Researchers believe that an eye test could one day be used to diagnose Alzheimer’s disease decades before symptoms generally appear. Previous research has indicated that a specific protein that affect the brains of those diagnosed with Alzheimer’s could also affect the retina of the eye. New research is indicating that the initial signs of Alzheimer’s could be detected using equipment similar to what is already available in most eye doctors’ offices.
For the latest study, the researchers were operating on the premise that since the retina and central nervous system are interconnected, the cells of the retina can reflect changes in the brain. They recruited 30 adults, all in their mid-70s, who showed no signs of dementia and tested them for biomarkers of preclinical Alzheimer’s disease. As part of the testing, each patient received an optical coherence tomographic angiography examination, which showed the researchers the vasculature of the eye.
The researchers found that nearly half of the participants showed biomarkers of Alzheimer’s disease from the testing, including elevated levels of the Alzheimer’s proteins amyloid or tau. The researchers also found thinning in the retina, which had been previously linked to Alzheimer’s through autopsies. The results of the study were published in the Journal of the American Medical Association Ophthalmology.

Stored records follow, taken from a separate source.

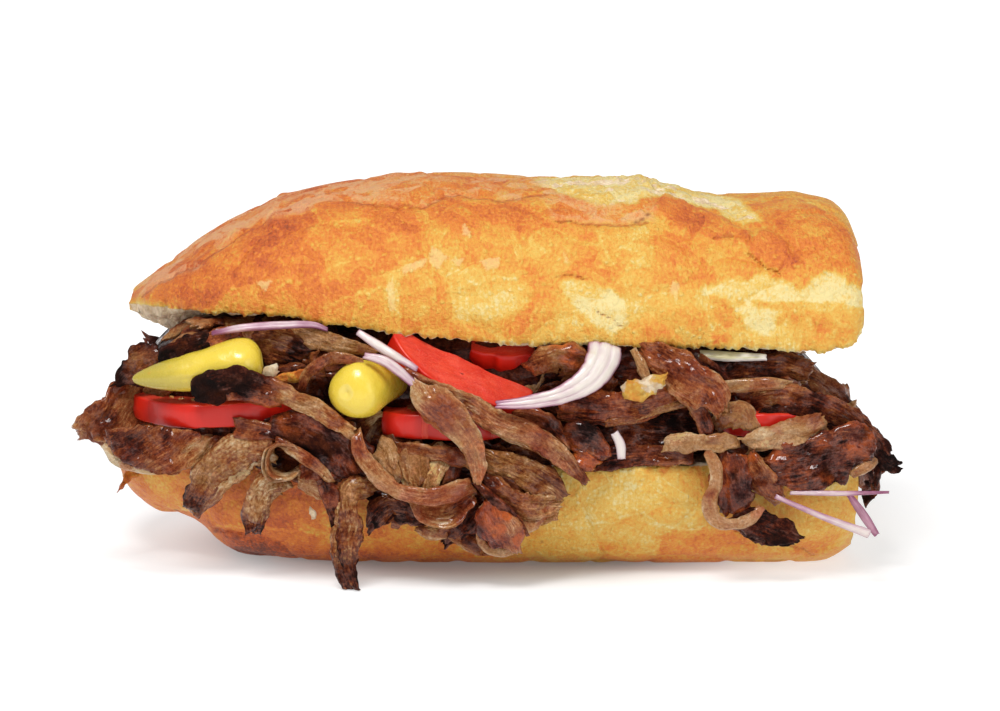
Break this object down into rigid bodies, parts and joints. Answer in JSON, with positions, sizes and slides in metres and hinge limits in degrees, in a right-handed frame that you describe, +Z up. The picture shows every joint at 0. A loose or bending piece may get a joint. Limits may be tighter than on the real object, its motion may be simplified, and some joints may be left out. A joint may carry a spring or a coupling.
{
  "type": "doner kebab sandwich half",
  "caption": "Half of a white loaf split open and filled with sliced doner meat, tomato slices, yellow pickled peppers and red onion, cut across at one end.",
  "frame": {"origin": "on the flat underside of the lower bread, under the middle of the sandwich", "axes": "+X along the loaf towards its cut end, -Y towards the open front where most of the filling shows, +Z up"},
  "size_m": [0.2467, 0.1269, 0.1127],
  "materials": {
    "bread": "thin baked crust, matt, golden to orange brown, with pale crumb at the cuts",
    "meat": "roasted meat, moist, with dark charred edges and paler fat",
    "tomato": "wet, glossy",
    "pepper": "waxy, glossy",
    "onion": "moist, partly see-through"
  },
  "bodies": {
    "root": {"bread_lower": "bread", "bread_upper": "bread", "meat_heap": "meat", "meat_slice_back_left": "meat", "meat_slice_back_middle": "meat", "meat_slice_back_right": "meat", "meat_slice_centre": "meat", "meat_slice_dark": "meat", "meat_slice_dome": "meat", "meat_slice_flap": "meat", "meat_slice_grilled": "meat", "meat_slice_left_inner": "meat", "meat_slice_left_outer": "meat", "meat_slice_low": "meat", "meat_slice_middle_char": "meat", "meat_slice_pocket": "meat", "meat_slice_red": "meat", "meat_slice_ridge": "meat", "meat_slice_right_end": "meat", "meat_slice_rolled": "meat", "meat_slice_torn": "meat", "meat_slice_upper_char": "meat", "meat_strip_beige": "meat", "meat_strip_clear": "meat", "meat_strip_curled": "meat", "meat_strip_left": "meat", "meat_strip_long": "meat", "meat_strip_pale": "meat", "meat_strip_short": "meat", "onion_arc": "onion", "onion_needle_level": "onion", "onion_needle_long": "onion", "onion_needle_short": "onion", "onion_slice_right": "onion", "onion_sliver_middle": "onion", "onion_sliver_right": "onion", "onion_strip_back": "onion", "onion_strip_inner": "onion", "onion_strip_left": "onion", "onion_strip_outer": "onion", "pepper_left": "pepper", "pepper_middle": "pepper", "tomato_slice_back": "tomato", "tomato_slice_left": "tomato", "tomato_slice_middle": "tomato", "tomato_slice_right": "tomato", "tomato_wedge_inner": "tomato", "tomato_wedge_upper": "tomato"}
  },
  "joints": []
}
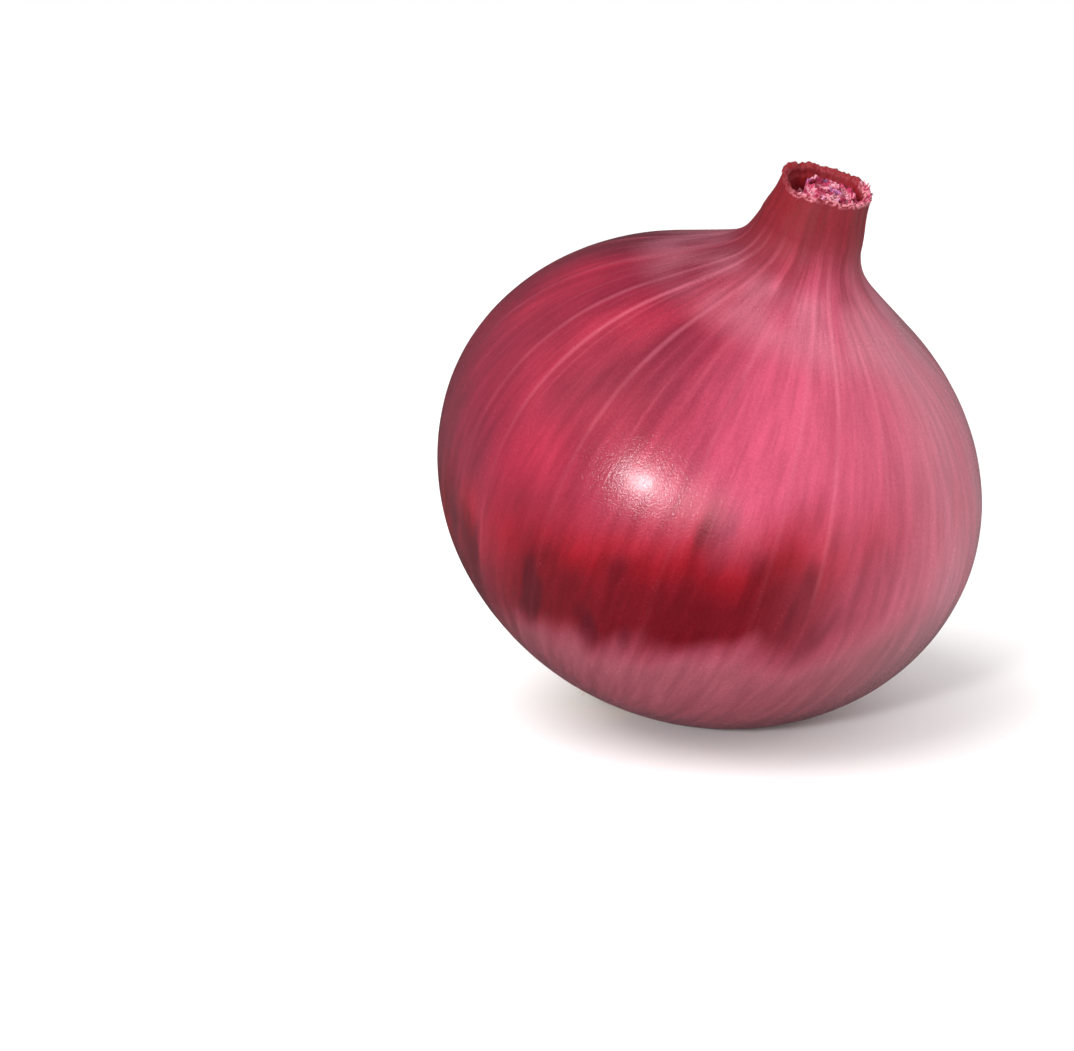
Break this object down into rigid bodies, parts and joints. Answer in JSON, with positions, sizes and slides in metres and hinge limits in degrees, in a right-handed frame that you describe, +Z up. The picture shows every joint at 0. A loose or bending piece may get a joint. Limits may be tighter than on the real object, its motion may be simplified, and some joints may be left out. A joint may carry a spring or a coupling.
{
  "type": "onion",
  "caption": "Whole red onion bulb lying at rest on a small settled flat, with its cut dry neck and its trimmed root crown.",
  "frame": {"origin": "middle of the small settled flat on which the onion rests, on the surface that it lies on", "axes": "+Z straight up from that surface; the onion's own axis, from root to neck, leans 23.7 degrees from +Z, towards +X and a little towards -Y"},
  "size_m": [0.0791, 0.0792, 0.0821],
  "materials": {
    "onion_skin": "taut satin dry skin, crimson with pale ribs",
    "leaf_ends": "matt, crumpled dry leaf",
    "root_crown": "rough corky disc with dry trimmed roots"
  },
  "bodies": {
    "root": {"bulb": "onion_skin", "neck_leaf_ends": "leaf_ends", "root_crown": "root_crown"}
  },
  "joints": []
}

Close to 50 million people around the globe are living with dementia, of which Alzheimer’s disease is the most common form. The neurodegenerative disease affects 5.7 million people in America. While brain damage from Alzheimer’s can begin up to two decades before signs of memory loss appear, once the condition has taken hold, there is no cure.
Some of the symptoms of Alzheimer’s disease are reversible and treatable with drug interventions if the condition is detected early enough. Unfortunately, there is currently no one reliable biological test for the disease. The diagnostic methods currently in use, such as a cerebrospinal fluid test, are invasive and expensive. An effective eye test could give patients and doctors similar information in a matter of minutes at a fraction of the cost.